Feinstein understood small-c conservatives, and knew that gay rights was a long-term project. This is not to say that she was not a staunch ally; Feinstein long supported gay couples and gay rights. She championed the rights of women in California prisons to have lesbian relationships in the 1960s, and she even officiated a lesbian wedding in the 1970s.

Yet she was also prim, proper. She was the personification of the progressive middle-class: inclusive, but prudish. That is not a criticism; I actually believe it was this combination of progressive sensibility and old-fashioned values that was the genius of Dianne Feinstein.
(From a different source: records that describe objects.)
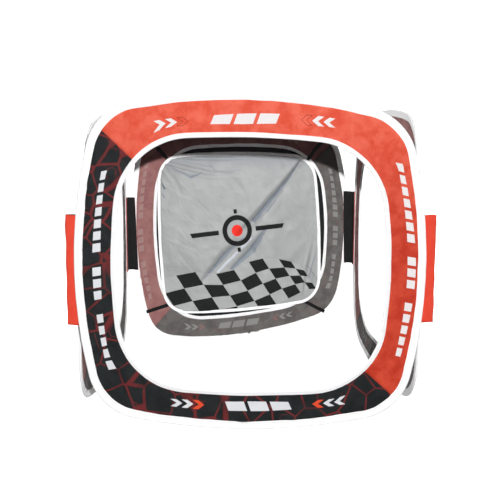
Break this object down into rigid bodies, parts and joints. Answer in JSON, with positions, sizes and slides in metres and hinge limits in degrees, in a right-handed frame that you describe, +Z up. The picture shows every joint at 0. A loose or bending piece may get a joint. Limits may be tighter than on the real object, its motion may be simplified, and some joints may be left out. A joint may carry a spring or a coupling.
{
  "type": "pop-up cube target",
  "caption": "Pop-up fabric cube of hinged rounded-square rings, open at top and bottom, with a silver target panel strapped across the inside of the back ring.",
  "frame": {"origin": "on the floor, under the middle of the cube", "axes": "+Z up, the open front ring faces -Y, +X to the right seen from the front"},
  "size_m": [0.8138, 0.8267, 0.738],
  "materials": {
    "white_binding": "satin",
    "red_cloth": "satin",
    "black_cloth": "satin",
    "hoop_steel": "satin",
    "red_tape": "matte",
    "black_tape": "matte",
    "back_sheet": "matte",
    "silver_cloth": "glossy",
    "black_strap": "matte"
  },
  "bodies": {
    "front_ring": {"front_outer_hoop": "hoop_steel", "front_inner_hoop": "hoop_steel", "front_hoop_sleeves": "hoop_steel", "front_outer_binding": "white_binding", "front_inner_binding": "white_binding", "front_red_panel": "red_cloth", "front_black_panel": "black_cloth", "front_ring_left_red_tape": "red_tape", "front_ring_left_black_tape": "black_tape", "front_ring_right_red_tape": "red_tape", "front_ring_right_black_tape": "black_tape"},
    "left_ring": {"left_outer_hoop": "hoop_steel", "left_inner_hoop": "hoop_steel", "left_hoop_sleeves": "hoop_steel", "left_outer_binding": "white_binding", "left_inner_binding": "white_binding", "left_red_panel": "red_cloth", "left_black_panel": "black_cloth", "left_ring_front_red_tape": "red_tape", "left_ring_front_black_tape": "black_tape", "left_ring_back_red_tape": "red_tape", "left_ring_back_black_tape": "black_tape"},
    "right_ring": {"right_outer_hoop": "hoop_steel", "right_inner_hoop": "hoop_steel", "right_hoop_sleeves": "hoop_steel", "right_outer_binding": "white_binding", "right_inner_binding": "white_binding", "right_red_panel": "red_cloth", "right_black_panel": "black_cloth", "right_ring_front_red_tape": "red_tape", "right_ring_front_black_tape": "black_tape", "right_ring_back_red_tape": "red_tape", "right_ring_back_black_tape": "black_tape"},
    "back_ring": {"back_outer_hoop": "hoop_steel", "back_inner_hoop": "hoop_steel", "back_hoop_sleeves": "hoop_steel", "back_outer_binding": "white_binding", "back_inner_binding": "white_binding", "back_red_panel": "red_cloth", "back_black_panel": "black_cloth", "back_ring_left_red_tape": "red_tape", "back_ring_left_black_tape": "black_tape", "back_ring_right_red_tape": "red_tape", "back_ring_right_black_tape": "black_tape", "black_back_sheet": "back_sheet", "target_hoop": "hoop_steel", "target_hoop_sleeve": "hoop_steel", "target_binding": "white_binding", "target_silver_face": "silver_cloth", "upper_left_strap": "black_strap", "upper_right_strap": "black_strap", "lower_left_strap": "black_strap", "lower_right_strap": "black_strap"}
  },
  "joints": [
    {"name": "left_fold", "type": "hinge", "parent": "front_ring", "child": "left_ring", "pos_m": [-0.38405, -0.392, 0.362], "axis": [0, 0, 1], "range_deg": [-88, 88]},
    {"name": "right_fold", "type": "hinge", "parent": "front_ring", "child": "right_ring", "pos_m": [0.38405, -0.392, 0.362], "axis": [0, 0, 1], "range_deg": [-88, 88]},
    {"name": "back_fold", "type": "hinge", "parent": "left_ring", "child": "back_ring", "pos_m": [-0.38405, 0.392, 0.362], "axis": [0, 0, 1], "range_deg": [-88, 88]}
  ],
  "couplings": [
    {"joint": "right_fold", "follows": "left_fold", "ratio": 1},
    {"joint": "back_fold", "follows": "left_fold", "ratio": -1}
  ]
}
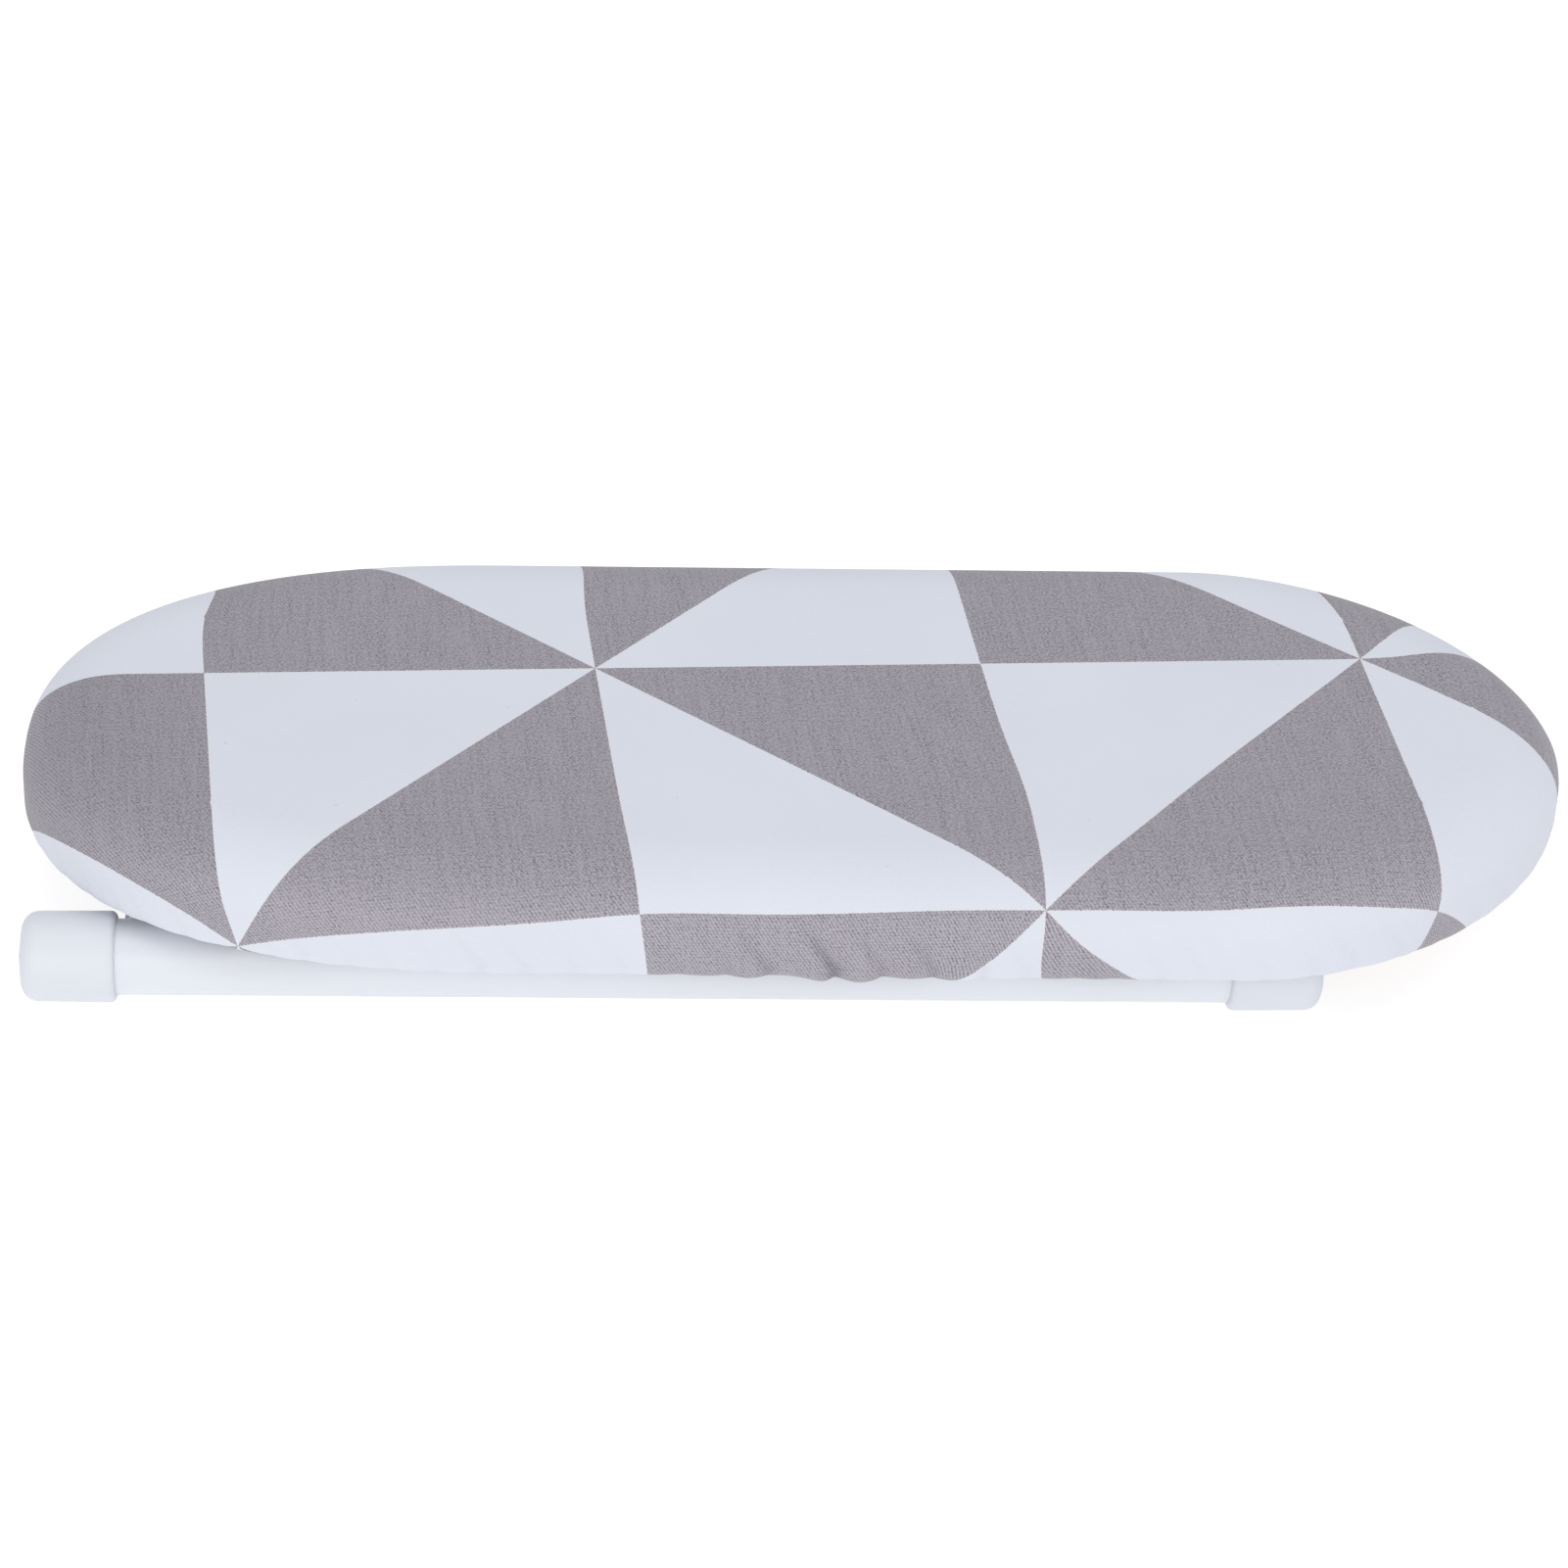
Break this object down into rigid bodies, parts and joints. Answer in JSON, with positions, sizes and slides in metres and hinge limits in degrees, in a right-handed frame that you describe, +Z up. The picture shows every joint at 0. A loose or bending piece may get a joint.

She understood that massive social change would be met with massive backlash. Perhaps we all learned that lesson with the election of Donald Trump, but Feinstein knew it long before. She wanted the change to be lasting, which meant playing the long game. Democracy is about persuading, and while persuading someone of your basic equality can be emotionally taxing and physically draining, it is unfortunately sometimes necessary.

History has vindicated her slow and steady approach to gay rights. Through relentless campaigning but also through careful persuading, the LGBT+ rights movement has made significant gains. Where 60 percent of Americans used to oppose equal marriage, nearly two decades later 71 percent of Americans support it.

To be sure, she was imperfect – something she herself confessed after a gay spoiler candidate forced her into a runoff following the White Night Riots. Roberts quotes her in a debate sponsored by a local gay Democratic club: “I don’t come to you as a perfect person that knows the answers and that doesn’t make mistakes. But I do come to you as someone who has got a heart and a concern and a very deep interest and desire to represent this community.”

Even still, the gay community has hardly known a better friend than Dianne Feinstein.